For the broader question of how line shopping ties into CLV measurement — and how taking the best available price across multiple books contributes directly to closing-line outperformance — the line shopping guide covers the operational habit that pairs naturally with CLV tracking.
The Hardest Truth About CLV
The hardest finding from honest CLV tracking is the one most punters never face: most recreational bettors have neutral-to-negative CLV across their full betting history. The win rate looks fine because UFC favourites win 72% of the time and most casual punters back favourites. The CLV is poor because those favourites were typically backed at prices that were already accounting for the public’s preference.
Recognising that pattern is the first step toward fixing it. Either change the betting process to seek out the bets that consistently beat the closing line — earlier action, less popular sides, information-driven picks — or accept that the bankroll is paying a long-run cost for the entertainment, and size the activity accordingly. Both are legitimate positions. What’s not legitimate is believing you have edge based on win rate when CLV says otherwise. The number doesn’t care about your story. It tells you what’s actually working.

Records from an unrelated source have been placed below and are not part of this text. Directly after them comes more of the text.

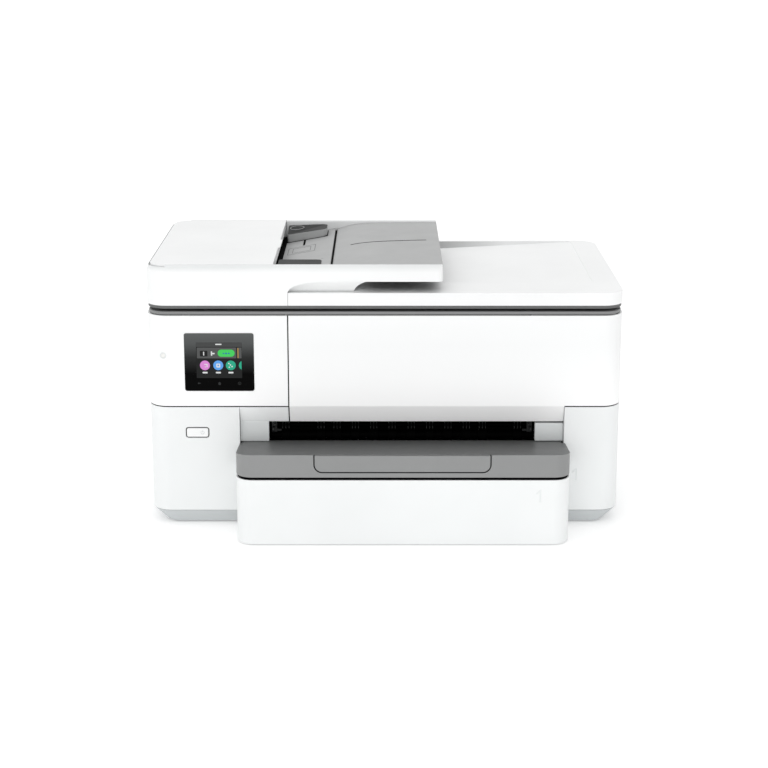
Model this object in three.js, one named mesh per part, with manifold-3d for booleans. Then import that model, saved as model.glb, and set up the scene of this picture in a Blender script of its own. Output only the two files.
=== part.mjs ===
// A wide-format all-in-one inkjet printer: printer body, scanner lid and document feeder.
// Millimetres, +Z up, origin at the centre of the footprint on the table, front towards -Y.
import * as THREE from "three";
import { mergeVertices } from "three/addons/utils/BufferGeometryUtils.js";
import Module from "manifold-3d";

const wasm = await Module();
wasm.setup();

// ---------- driving dimensions ----------
const WIDTH = 583;
const HALF = WIDTH / 2;
const BACK = 201;
const FRONT = -125; // front plane of the body
const TRAY_FRONT = -201; // front plane of both trays
const HEIGHT = 330;
const WALL = 2.6;
const GAP = 0.4; // clearance between neighbouring mouldings
const SEAM_GAP = 1.5; // width of the visible joints
const CORNER = 25; // plan radius of the body's corners

// horizontal levels
const FLOOR = 2.2;
const SKIRT_TOP = 17;
const SEAM = 152; // joint between lower and upper casing
const LIP = 130; // lower edge of the undercut below the seam
const UPPER_TOP = 267.5;
const BED_TOP = 272;
const LID_RIM_BOTTOM = 275.8;
const LID_BOTTOM = 279.5;
const LID_TOP = 295.5;
const SHELF_BOTTOM = 309.5;
const CHAMFER = 320;

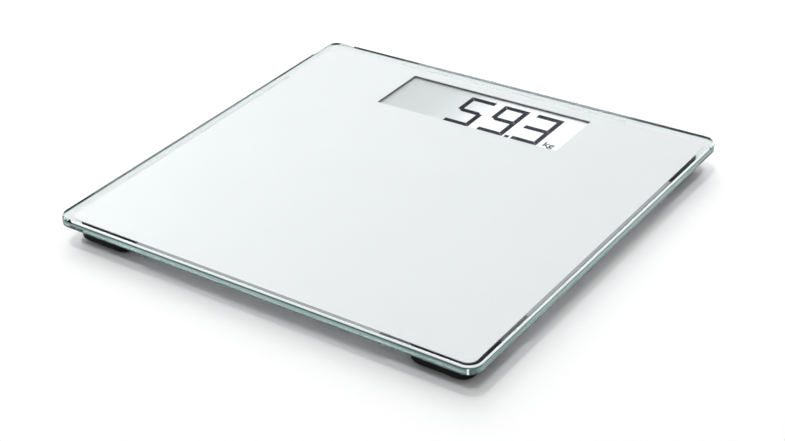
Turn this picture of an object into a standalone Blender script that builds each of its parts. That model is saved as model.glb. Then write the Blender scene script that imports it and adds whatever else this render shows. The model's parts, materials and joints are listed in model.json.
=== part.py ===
"""Bathroom scale: square glass platform on four load-cell feet, with a display
module under the back edge.

Frame: +X to the user's right, +Y from the user's side to the display side,
+Z up. Origin on the floor under the middle of the platform. Lengths are given
in millimetres and turned into metres by MM.
"""

import math

import bmesh
import bpy
from mathutils import Vector

MM = 0.001

# ---------------------------------------------------------------- dimensions
GAP = 0.3  # room kept between two pieces that rest on each other

# platform
PLATE = 300.0  # side of the square platform
PLATE_R = 9.0  # corner radius seen from above
GLASS_T = 6.0
HEIGHT = 20.0  # floor to the top of the glass
CHAMFER = 1.5  # polished upper edge
ARRIS = 0.3  # lower edge, only eased
GLASS_Z0 = HEIGHT - GLASS_T

# white print on the underside
PRINT_INSET = 6.2
PRINT_T = 0.2
PRINT_Z1 = GLASS_Z0 - GAP
PRINT_Z0 = PRINT_Z1 - PRINT_T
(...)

How much CLV do I need to be a profitable UFC bettor?
A sustained +1% to +2% CLV across hundreds of bets is typically enough to overcome the bookmaker margin and produce positive long-run ROI. Above +2% is exceptional and unusual. Below 0% is the position most recreational bettors are in, even those with positive short-run win rates — the variance hides the leak until enough sample accumulates for it to show up in the bankroll.
Does early betting always produce better CLV than late betting?
Usually but not always. Early betting captures softer opening lines and lets sharp action move the price in your favour over the following days — but it also exposes you to news that breaks late and might have changed your view if you’d waited. The cleanest CLV-positive pattern combines early betting on information-driven picks with discipline about not betting fights where late news could meaningfully alter the read.